Over the past months Palin and McGinniss have waged a low-intensity war of words.
"Here he is -- about 15 feet (five meters) away on the neighbor's rented deck overlooking my children's play area and my kitchen window," Palin wrote on her Facebook page in May after posting a picture showing McGinniss's back.
She added: "Wonder what kind of material he'll gather while overlooking Piper's bedroom, my little garden, and the family's swimming hole?"
McGinnis's best-selling books include "The Selling of the President, 1968;" "Going to Extremes" (1980) about the oil pipeline in Alaska; and "Fatal Vision" (1983) about the trial of a murderous army captain.
McGinniss told the Washington Post in May that the landlord trusted him to respect Palin's privacy, and described her reaction as "hysterical."
Palin's husband Todd went over to see McGinniss soon after he moved in. The angry Todd described a McGinniss magazine article critical of his wife as "a bunch of lies, and a smear," and then he got "incredibly hostile," McGinniss told the Post.

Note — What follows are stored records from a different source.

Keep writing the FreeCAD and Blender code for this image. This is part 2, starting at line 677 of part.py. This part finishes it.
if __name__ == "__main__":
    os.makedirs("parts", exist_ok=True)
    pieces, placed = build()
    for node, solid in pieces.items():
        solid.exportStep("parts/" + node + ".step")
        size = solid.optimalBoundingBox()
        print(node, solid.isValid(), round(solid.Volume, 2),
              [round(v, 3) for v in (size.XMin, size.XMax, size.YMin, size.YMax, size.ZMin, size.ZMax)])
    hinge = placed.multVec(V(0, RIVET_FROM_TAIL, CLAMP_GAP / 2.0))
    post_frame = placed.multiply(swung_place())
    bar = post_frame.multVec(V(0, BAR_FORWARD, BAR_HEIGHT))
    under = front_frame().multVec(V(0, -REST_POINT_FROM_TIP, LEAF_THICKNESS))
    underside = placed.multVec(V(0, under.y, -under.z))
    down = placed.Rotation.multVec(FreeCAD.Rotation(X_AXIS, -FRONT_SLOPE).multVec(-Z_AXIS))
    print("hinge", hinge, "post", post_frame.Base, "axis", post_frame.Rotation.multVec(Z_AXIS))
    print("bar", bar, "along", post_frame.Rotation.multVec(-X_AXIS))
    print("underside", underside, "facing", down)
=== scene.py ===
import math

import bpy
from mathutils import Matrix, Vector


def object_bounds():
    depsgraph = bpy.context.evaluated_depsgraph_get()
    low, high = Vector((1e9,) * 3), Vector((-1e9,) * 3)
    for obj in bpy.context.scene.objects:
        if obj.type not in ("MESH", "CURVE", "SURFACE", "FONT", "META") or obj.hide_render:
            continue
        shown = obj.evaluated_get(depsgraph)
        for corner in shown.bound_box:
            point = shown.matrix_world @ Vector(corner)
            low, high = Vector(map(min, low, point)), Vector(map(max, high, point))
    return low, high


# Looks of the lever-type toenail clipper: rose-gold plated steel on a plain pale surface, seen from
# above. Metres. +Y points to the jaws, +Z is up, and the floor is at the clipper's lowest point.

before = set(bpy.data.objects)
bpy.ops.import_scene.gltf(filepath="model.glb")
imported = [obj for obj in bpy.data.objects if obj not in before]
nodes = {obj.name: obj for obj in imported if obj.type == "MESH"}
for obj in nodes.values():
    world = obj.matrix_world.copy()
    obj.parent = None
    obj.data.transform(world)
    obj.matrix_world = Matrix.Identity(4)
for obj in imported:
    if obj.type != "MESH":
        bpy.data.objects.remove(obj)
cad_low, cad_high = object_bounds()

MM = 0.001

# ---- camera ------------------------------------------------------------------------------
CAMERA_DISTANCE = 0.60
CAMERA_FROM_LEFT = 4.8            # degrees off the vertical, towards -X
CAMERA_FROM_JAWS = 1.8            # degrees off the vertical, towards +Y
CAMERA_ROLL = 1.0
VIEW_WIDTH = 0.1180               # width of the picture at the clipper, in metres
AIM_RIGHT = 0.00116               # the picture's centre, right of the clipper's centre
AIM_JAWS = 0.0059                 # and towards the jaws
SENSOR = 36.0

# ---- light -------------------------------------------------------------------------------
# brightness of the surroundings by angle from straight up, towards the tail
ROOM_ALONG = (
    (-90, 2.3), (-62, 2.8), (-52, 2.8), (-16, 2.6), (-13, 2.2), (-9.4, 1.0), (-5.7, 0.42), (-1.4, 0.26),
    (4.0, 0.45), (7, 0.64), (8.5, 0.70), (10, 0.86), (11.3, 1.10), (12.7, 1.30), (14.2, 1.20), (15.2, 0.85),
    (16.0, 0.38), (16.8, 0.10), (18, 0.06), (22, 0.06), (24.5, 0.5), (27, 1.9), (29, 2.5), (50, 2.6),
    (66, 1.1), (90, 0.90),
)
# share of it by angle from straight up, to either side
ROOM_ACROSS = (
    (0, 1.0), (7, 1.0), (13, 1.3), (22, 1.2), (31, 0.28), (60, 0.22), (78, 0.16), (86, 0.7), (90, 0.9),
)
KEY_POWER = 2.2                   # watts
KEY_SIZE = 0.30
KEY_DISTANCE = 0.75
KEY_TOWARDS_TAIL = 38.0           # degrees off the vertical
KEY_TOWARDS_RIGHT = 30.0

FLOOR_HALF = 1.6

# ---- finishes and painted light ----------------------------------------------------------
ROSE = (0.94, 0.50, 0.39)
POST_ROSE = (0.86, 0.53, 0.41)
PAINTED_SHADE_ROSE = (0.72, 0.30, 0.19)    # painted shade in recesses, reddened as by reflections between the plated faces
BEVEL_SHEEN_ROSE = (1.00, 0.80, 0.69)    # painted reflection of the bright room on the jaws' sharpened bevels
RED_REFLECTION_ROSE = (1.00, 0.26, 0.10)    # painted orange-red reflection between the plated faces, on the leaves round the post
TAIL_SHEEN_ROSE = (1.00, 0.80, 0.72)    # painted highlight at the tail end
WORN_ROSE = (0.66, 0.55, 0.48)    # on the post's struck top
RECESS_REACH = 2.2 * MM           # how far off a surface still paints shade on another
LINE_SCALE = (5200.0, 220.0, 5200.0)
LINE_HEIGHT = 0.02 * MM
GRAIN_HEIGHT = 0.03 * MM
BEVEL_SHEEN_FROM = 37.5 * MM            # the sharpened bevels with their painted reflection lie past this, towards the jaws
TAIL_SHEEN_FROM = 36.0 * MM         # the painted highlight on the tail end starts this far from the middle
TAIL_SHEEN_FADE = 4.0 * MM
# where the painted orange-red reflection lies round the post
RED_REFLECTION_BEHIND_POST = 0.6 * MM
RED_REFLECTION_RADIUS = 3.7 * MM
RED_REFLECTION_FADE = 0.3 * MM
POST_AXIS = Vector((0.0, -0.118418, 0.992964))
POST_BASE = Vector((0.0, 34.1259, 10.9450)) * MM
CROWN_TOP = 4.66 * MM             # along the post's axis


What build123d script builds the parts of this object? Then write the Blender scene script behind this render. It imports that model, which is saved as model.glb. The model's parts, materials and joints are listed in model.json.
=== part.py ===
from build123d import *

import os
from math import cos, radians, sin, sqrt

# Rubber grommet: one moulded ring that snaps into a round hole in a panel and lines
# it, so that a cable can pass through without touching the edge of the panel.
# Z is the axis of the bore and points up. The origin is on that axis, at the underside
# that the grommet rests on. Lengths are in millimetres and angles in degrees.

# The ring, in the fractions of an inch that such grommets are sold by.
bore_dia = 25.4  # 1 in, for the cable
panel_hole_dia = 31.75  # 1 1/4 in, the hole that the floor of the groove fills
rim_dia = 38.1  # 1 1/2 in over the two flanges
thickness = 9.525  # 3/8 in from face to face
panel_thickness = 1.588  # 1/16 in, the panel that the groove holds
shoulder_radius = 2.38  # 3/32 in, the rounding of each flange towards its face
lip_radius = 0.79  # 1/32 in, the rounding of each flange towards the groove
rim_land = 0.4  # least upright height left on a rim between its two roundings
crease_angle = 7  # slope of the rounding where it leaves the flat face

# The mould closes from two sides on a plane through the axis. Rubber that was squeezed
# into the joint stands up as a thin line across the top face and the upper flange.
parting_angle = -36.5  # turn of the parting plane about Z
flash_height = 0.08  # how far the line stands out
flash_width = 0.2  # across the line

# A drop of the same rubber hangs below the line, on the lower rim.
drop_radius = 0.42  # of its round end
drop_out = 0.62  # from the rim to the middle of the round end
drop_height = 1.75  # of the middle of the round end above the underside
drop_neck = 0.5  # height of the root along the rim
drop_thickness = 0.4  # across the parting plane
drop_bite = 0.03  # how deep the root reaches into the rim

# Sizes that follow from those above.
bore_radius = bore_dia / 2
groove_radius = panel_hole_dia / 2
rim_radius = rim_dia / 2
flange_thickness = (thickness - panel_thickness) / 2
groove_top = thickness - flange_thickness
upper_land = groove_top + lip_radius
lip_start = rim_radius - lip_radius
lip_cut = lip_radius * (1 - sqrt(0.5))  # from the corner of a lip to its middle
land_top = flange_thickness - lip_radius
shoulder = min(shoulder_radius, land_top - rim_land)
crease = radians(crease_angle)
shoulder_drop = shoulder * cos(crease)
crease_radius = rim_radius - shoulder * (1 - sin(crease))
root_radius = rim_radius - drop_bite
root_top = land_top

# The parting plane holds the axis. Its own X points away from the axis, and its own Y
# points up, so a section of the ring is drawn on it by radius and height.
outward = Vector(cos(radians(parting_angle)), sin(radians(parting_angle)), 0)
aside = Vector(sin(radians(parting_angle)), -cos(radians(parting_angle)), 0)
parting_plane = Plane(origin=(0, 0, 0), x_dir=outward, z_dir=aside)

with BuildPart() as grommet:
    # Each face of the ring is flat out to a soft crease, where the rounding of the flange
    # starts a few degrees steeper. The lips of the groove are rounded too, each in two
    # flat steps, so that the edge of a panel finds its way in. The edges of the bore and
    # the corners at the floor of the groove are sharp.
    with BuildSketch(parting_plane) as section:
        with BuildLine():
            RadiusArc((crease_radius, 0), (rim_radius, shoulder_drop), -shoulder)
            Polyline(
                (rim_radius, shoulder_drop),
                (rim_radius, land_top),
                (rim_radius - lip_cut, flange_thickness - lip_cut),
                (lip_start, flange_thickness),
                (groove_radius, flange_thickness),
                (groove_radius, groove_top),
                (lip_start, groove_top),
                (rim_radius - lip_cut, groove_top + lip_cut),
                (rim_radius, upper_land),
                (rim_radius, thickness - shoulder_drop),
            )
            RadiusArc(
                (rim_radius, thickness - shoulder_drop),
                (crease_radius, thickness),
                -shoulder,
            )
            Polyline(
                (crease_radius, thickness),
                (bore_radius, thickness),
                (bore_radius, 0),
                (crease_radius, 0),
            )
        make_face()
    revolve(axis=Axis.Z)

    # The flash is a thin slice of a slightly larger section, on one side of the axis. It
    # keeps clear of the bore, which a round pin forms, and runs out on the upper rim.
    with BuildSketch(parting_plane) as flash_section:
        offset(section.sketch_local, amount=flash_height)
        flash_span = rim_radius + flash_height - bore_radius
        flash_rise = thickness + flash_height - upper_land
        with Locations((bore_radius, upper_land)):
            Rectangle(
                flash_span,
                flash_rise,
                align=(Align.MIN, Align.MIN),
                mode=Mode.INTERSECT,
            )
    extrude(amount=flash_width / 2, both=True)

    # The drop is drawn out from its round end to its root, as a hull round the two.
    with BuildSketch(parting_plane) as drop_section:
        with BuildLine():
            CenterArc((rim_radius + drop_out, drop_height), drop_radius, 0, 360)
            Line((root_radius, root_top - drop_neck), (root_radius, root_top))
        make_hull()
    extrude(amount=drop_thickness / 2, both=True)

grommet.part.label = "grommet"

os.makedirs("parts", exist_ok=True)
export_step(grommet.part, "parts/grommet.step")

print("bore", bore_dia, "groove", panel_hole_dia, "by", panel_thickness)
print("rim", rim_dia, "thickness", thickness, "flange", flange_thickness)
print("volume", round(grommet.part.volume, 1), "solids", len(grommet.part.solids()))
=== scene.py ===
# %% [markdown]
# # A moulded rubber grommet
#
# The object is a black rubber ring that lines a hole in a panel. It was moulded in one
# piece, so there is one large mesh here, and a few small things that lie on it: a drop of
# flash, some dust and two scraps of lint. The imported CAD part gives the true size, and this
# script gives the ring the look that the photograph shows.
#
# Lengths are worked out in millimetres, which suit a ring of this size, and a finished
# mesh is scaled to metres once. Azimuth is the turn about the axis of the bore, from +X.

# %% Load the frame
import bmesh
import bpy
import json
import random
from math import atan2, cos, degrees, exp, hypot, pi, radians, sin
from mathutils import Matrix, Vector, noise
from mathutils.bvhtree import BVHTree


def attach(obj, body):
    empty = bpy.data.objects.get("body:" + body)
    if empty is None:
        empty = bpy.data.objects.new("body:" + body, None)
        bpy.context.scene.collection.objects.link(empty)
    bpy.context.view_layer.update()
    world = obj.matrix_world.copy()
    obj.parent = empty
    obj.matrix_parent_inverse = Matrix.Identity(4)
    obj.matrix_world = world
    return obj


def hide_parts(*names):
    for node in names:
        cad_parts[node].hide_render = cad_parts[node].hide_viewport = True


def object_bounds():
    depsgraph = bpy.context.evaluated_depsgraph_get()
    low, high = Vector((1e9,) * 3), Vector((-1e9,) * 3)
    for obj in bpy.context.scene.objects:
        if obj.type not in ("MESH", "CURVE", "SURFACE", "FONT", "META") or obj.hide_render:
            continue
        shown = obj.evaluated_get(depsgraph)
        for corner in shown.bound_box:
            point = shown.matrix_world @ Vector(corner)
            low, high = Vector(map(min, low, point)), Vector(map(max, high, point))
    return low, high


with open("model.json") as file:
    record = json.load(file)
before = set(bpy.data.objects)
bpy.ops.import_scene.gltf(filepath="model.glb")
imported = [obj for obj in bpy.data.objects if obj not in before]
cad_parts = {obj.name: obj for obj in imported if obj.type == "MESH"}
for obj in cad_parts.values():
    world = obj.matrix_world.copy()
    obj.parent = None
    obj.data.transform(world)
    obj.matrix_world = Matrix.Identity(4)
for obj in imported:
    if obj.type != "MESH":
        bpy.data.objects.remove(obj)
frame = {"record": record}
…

McGinniss, who promised not to take pictures of the Palins, said he had received "thousands of angry emails and a few death threats" after Palin's Facebook posting.
The Palins also put up a 14-foot fence between the homes.
Palin, the Republican right's biggest draw and a possible 2012 White House candidate, will publish her second book in a year this November, titled "America by Heart: Reflections on Family, Faith, and Flag."
McGinniss's book, due out in the fall of 2011, is titled "Sarah Palin's Year of Living Dangerously."